Trump’s Victory: A Rebellion Against Silicon Valley

Obama and Silicon Valley (Pete Souza / The White House / Flickr / CC / Cropped)
Pete Souza / The White House / Flickr / CC / Cropped

Donald Trump won a Republican White House, Senate and House because he led a rebellion against the Democrats’ embrace of Silicon Valley’s business model, which profits from global trade, offshore labor and foreign skilled workers.

Despite all the hoopla about supposedly booming American high-tech jobs, globalization and the rise of China since the early 1990s have the cost the United States about 5.8 million in U.S. manufacturing jobs, about one third of the sector’s total workforce.

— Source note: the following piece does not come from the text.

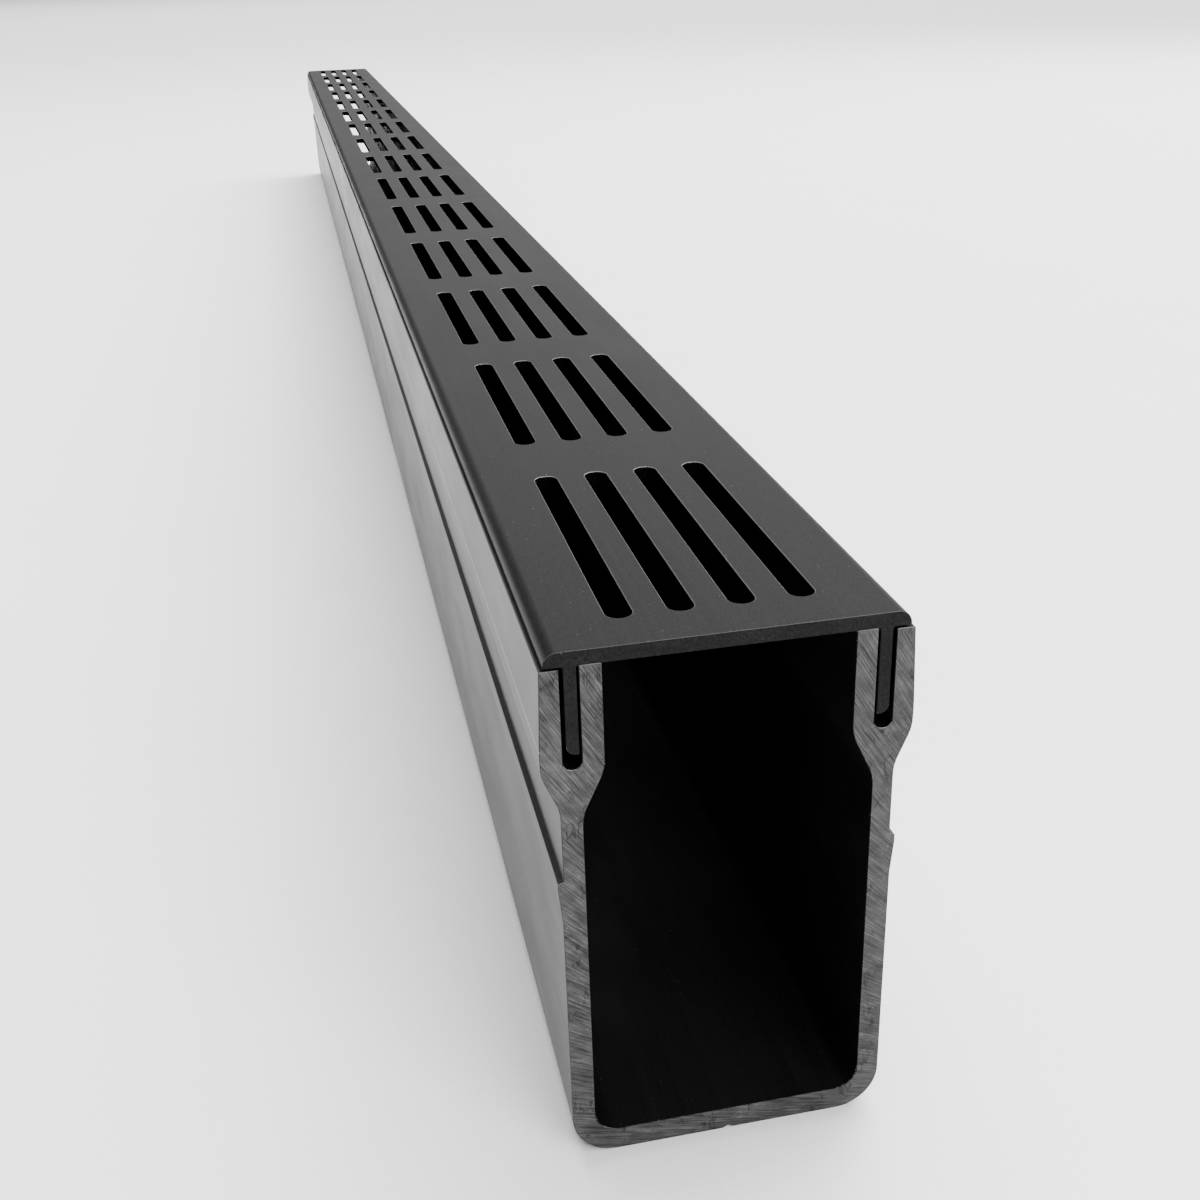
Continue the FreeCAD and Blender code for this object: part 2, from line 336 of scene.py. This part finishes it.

A huge portion of the jobs loss is due to giant Silicon Valley technology corporations’ offshoring of the vast majority of their business operations. As a result, the U.S. annual balance for advanced technology products sales has fallen from a $35 billion surplus in 1992 to a $92 billion deficit at the end in 2015.

As major government contractors, Silicon Valley corporations for decades maintained a neutral stance on political lobbying and campaign contributions. But TechCrunch blog nicknamed Silicon Valley the “Valley of the Democrats,” after PayPal co-Founder and top venture capitalist Peter Thiel reported in an interview last year that over 83 percent of political contributions by the area’s tech executives went solely to Democrats.

The bipartisan Center for Responsive Politics that tracks the influence of Silicon Valley money on American elections and government bureaucrats commented, “Just as water flows downhill, money in politics flows to where the power is.”  Their research found that with the rise of Democrat Barack Obama since 2008, Silicon Valley’s annual lobbying expenditures skyrocketed by 800 percent, from $17.8 million to $139.5 million.

Silicon Valley’s “leaning liberal” image has mirrored its effort to maximize profits by importing foreign engineers and software coders under the U.S. Labor Department’s H-1B visa program for foreigners with “distinguished merit and ability. The program was designed to recruit people like Nobel Prize winners, but Silicon Valley has been interested in cheap labor.

Facebook Chief Executive Mark Zuckerberg, LinkedIn co-founder Reid Hoffman, Yahoo CEO Marissa Mayer and venture capitalist Ron Conway founded FWD.US in 2013. The organization has lobbied for immigration reform to expand H-1B visas.

Breitbart News has written numerous articles on how Hewlett-Packard, Southern California Edison, University of California and dozens of Silicon Valley tech firms have replaced American high-tech workers with H-1B foreigners.

As the ultimate slap in the face, fired U.S. workers are usually hired as temps to train their Indian and Chinese replacements, who do the same job for two-thirds less pay.

Just before the election, Peter Thiel said, “Silicon Valley has been incredibly successful over the last decade.” But for America, “I think the truth has been more one of specific success, but more general failure.” He said rich and powerful tech leaders had not focused improving the national welfare outside of Silicon Valley.

Day two of the “Trump Bounce” sent the stocks in the Dow Jones Industrial Index up almost 1.5 percent to an all-time-high, led by U.S. banks and industrial stocks. But the big losers on this historic day were Silicon Valley stocks, which were down by 1.5 percent.